Moshe was one day short of his second birthday when he lost his parents. He visited Nariman House in January this year.

“When I came here first, there were bloodstains all over,” said Kozlovsky, who has named one of his sons Gavriel after the slain rabbi.

“I realised that turning the place into what it was before the attack would not be enough. We would have to do more.”

Kozlovsky said the memorial, built on the terrace of the five-storey building, has six columns bearing the names of all the victims. It will be unveiled on Monday but the date it is opened to the public is yet to be decided.

Considering the paucity of space, visitors will have to make online bookings.

“There is no other memorial in the city where all the victims have been remembered. There is also an artist’s impression of the places where the attacks took place,” said Chaya Kozlovsky, the rabbi’s wife.

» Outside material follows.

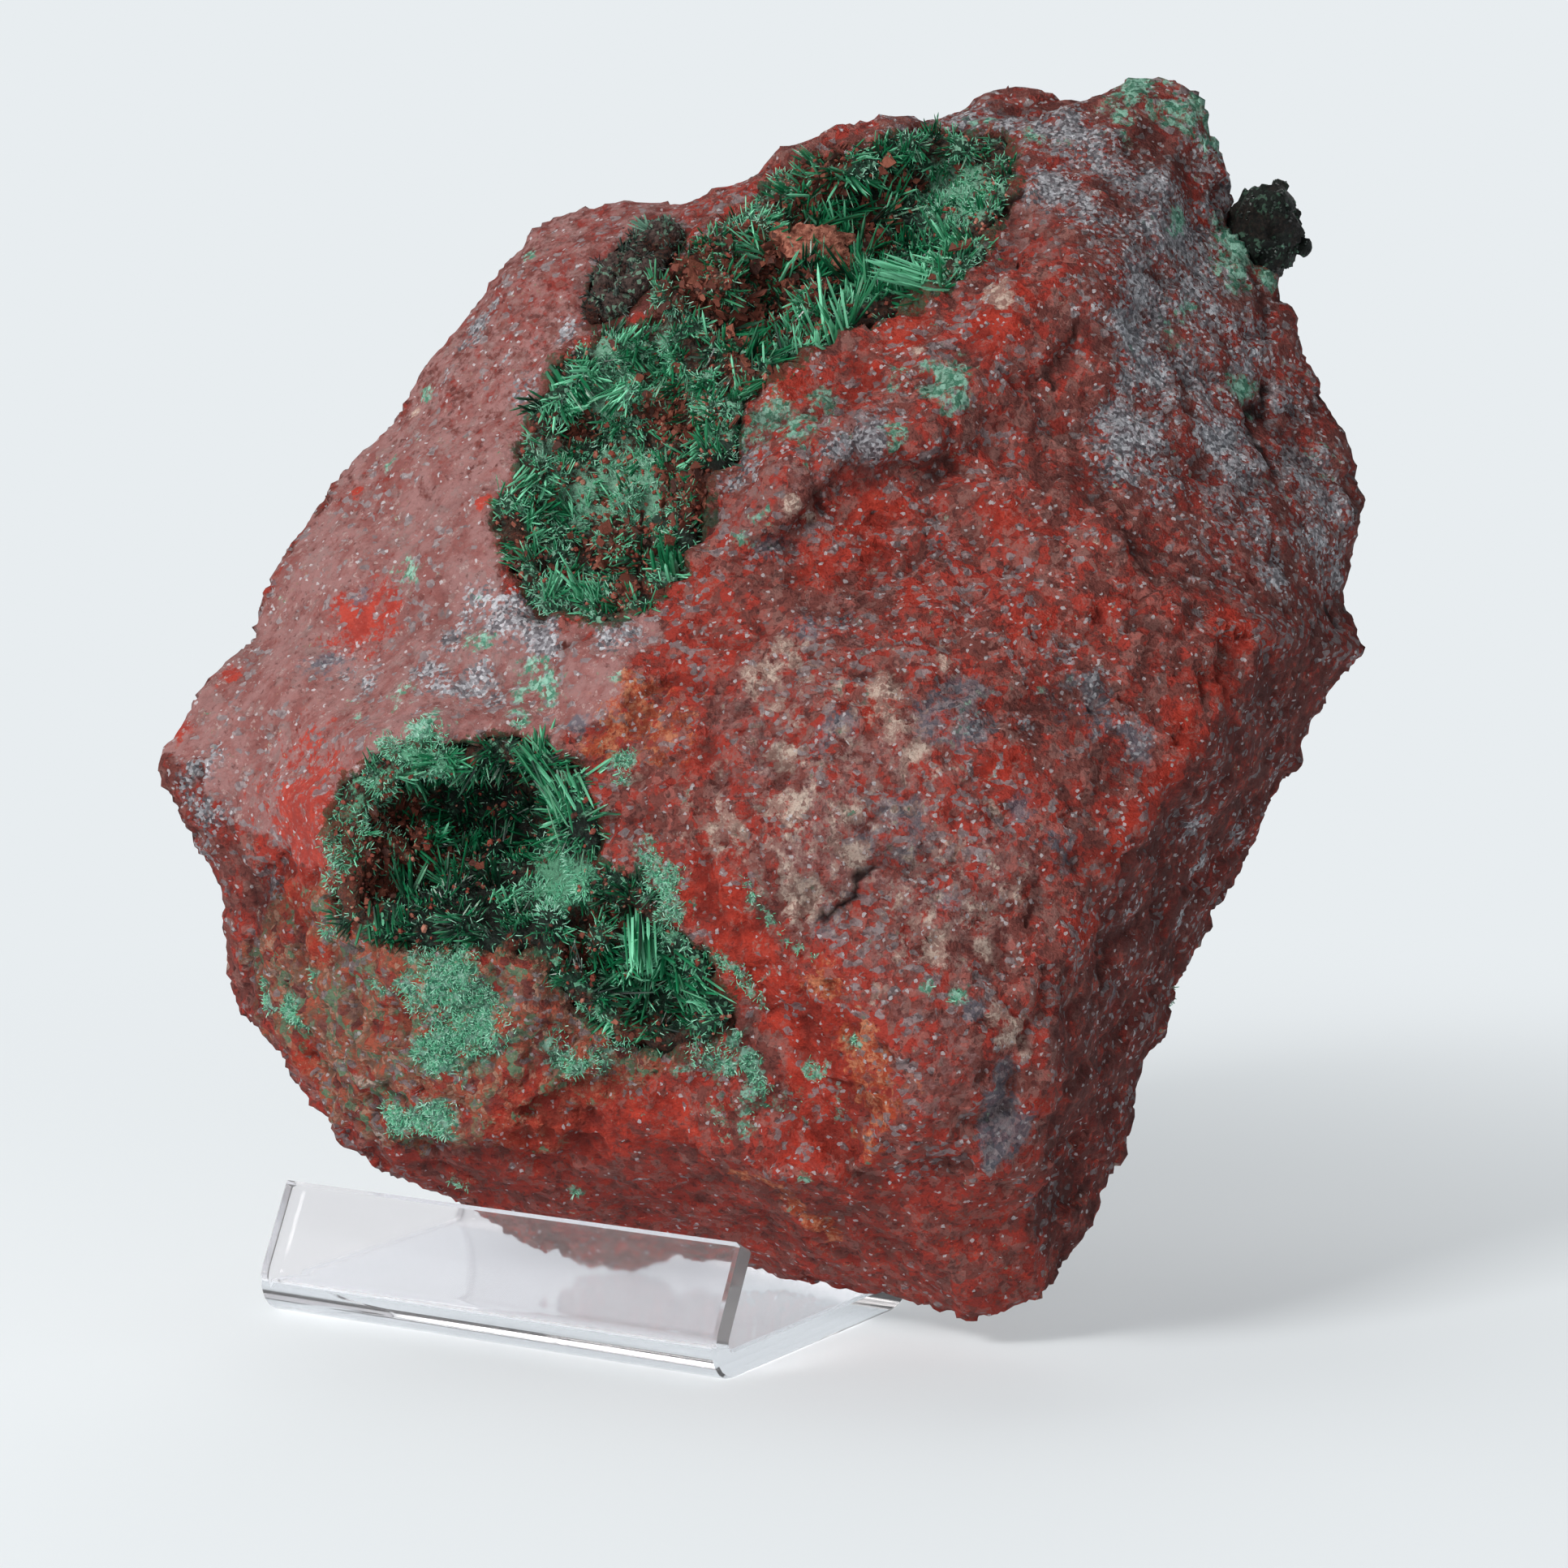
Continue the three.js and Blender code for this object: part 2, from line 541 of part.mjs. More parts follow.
// The specimen on its stand, moved so that the origin is the middle of its footprint's box.
const body = rockBody();
const holes = [upperHollow, lowerHollow, seamHollow].flat().map((each) => hollow(each, 0).solid);
const rock = body.subtract(wasm.Manifold.union([...holes, knobLump(gap), strip(gap)]));
const knob = knobCrystals().subtract(body.subtract(knobLump(gap)));

const specimen = new THREE.Group();
specimen.add(
  piece("matrix_rock", rock, rockRed),
  piece("upper_crystals", crust(upperHollow, body, [10, 8], 6), crystalGreen),
  piece("lower_crystals", crust(lowerHollow, body, [9, 6], 5.5), crystalGreen),
  piece("seam_crystals", crust(seamHollow, body, [3], 3), darkGreen),
  piece("edge_crystals", knob, darkGreen),
  piece("display_stand", strip(0), clearSheet),
);
const box = new THREE.Box3().setFromObject(specimen);
const middleOfBox = box.getCenter(new THREE.Vector3());
specimen.position.set(-middleOfBox.x, -middleOfBox.y, 0);

const assembly = new THREE.Group();
assembly.add(specimen);
export default assembly;
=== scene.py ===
# %% [markdown]
# # A brochantite specimen on a clear stand
# A fist-sized piece of red, iron-stained rock, with two hollows full of emerald needles, leans on a
# folded strip of clear acrylic. The solid model gives every size and place. This lesson dresses it: a
# finer skin for the rock, thousands of needles for the crystals, and a finish for each surface.

# %% Load the solid model
import math

import bpy
import numpy as np
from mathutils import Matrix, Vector, noise
from mathutils.bvhtree import BVHTree


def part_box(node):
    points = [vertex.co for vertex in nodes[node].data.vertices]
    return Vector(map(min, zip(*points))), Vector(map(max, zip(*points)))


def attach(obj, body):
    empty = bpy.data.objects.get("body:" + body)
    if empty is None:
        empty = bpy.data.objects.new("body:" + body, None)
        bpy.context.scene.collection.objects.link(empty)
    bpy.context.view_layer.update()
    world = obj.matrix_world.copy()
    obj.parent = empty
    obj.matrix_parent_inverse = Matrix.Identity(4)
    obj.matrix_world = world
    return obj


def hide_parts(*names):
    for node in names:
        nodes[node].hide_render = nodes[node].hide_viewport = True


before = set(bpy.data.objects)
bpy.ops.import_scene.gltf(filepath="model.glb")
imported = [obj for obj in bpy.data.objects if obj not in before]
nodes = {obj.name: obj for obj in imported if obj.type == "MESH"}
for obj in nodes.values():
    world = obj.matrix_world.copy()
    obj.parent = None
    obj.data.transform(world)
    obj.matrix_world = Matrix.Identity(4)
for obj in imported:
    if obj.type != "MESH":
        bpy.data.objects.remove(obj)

# Blender's vector noise takes its offsets from the clock unless it is given a seed.
SEED = 20
noise.seed_set(SEED)
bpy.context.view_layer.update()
print("solids:", sorted(nodes))

# %% [markdown]
# The camera comes first, because the marks on the rock are placed as they are seen from the front.
# It stands 350 mm away, turned about 31 degrees round the stand and looking down about 7 degrees, with a
# long lens, so that the specimen is hardly distorted. It looks at a point well right of the stand's
# middle, a little behind the stand's front and half way up the rock.

# %% The camera at the viewing angle
MM = 0.001
VIEW_DISTANCE = 350.0
VIEW_TURN = math.radians(30.9)
VIEW_DROP = math.radians(7.3)
TARGET_RIGHT = 24.65
TARGET_BACK = 7.4
TARGET_HEIGHT = 47.6
LENS = 101.4
stand_low, stand_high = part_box("display_stand")
target = np.array([
    (stand_low.x + stand_high.x) / 2 / MM + TARGET_RIGHT,
    stand_low.y / MM + TARGET_BACK,
    TARGET_HEIGHT,
])
ahead = np.array([
    -math.sin(VIEW_TURN) * math.cos(VIEW_DROP),
    math.cos(VIEW_TURN) * math.cos(VIEW_DROP),
    -math.sin(VIEW_DROP),
])
right = np.array([math.cos(VIEW_TURN), math.sin(VIEW_TURN), 0.0])
up = np.cross(right, ahead)
eye = target - VIEW_DISTANCE * ahead

camera_data = bpy.data.cameras.new("camera")
camera_data.lens = LENS
camera_data.sensor_width = 36.0
camera_data.clip_start = 0.01
camera = bpy.data.objects.new("camera", camera_data)
bpy.context.scene.collection.objects.link(camera)
camera.location = Vector(eye) * MM
camera.rotation_euler = Vector(ahead).to_track_quat("-Z", "Y").to_euler()
bpy.context.scene.camera = camera
print("camera at", [round(x, 1) for x in eye], "mm")

# %% [markdown]
# Points are noted here as h and v: millimetres to the right of and above the picture's middle, on a
# plane through the specimen. `sight` turns places in space into h, v and depth, for whole arrays at
# once. It lets a mark be put where it is seen and then spread over the rock in three dimensions.

# %% From places in space to the front view
def sight(places):
    """The h and v of places in millimetres, and how far ahead of the camera they are."""
    offsets = places - eye
    depth = offsets @ ahead
    return offsets @ right * VIEW_DISTANCE / depth, offsets @ up * VIEW_DISTANCE / depth, depth


def inside(outline, h, v):
    """Which points lie inside a closed outline of the front view."""
    found = np.zeros(len(h), bool)
    for (h1, v1), (h2, v2) in zip(outline, outline[1:] + outline[:1]):
        crosses = (v1 > v) != (v2 > v)
        found ^= crosses & (h < (h2 - h1) * (v - v1) / (v2 - v1 + 1e-9) + h1)
    return found


# %% [markdown]
# A finish is a small program of nodes. Writing it node by node is slow, so `Value` wraps one socket and
# gives it plus, minus and times, and `Finish.node` makes any other node from its settings and the values
# of its sockets. The methods after it are the few steps that every finish here is made of.

# %% Shader maths as Python
def srgb(red, green, blue):
    """A colour noted as 0 to 255 on a screen, as the light values that a shader takes."""
    shares = [c / 255 for c in (red, green, blue)]
    return tuple(c / 12.92 if c < 0.04045 else ((c + 0.055) / 1.055) ** 2.4 for c in shares) + (1.0,)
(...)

The bullet-riddled walls and ceiling on the fourth floor are intact. This and the fifth floor will be converted into visitors’ galleries, providing people a glimpse of the Holtzbergs’ way of life and the savagery of the attack.

“In a year’s time we hope to complete the second phase of the project. The ground floor will be reconverted into a garden with a waterfall. Visitors will go to the terrace and then descend to the galleries on the fifth and fourth floors,” said Ehiav Nahlieli, the project designer who has come from Israel.

“Hopefully, in a month’s time visitors will be able to see the memorial while work will continue on the other two floors,” Kozlovsky said.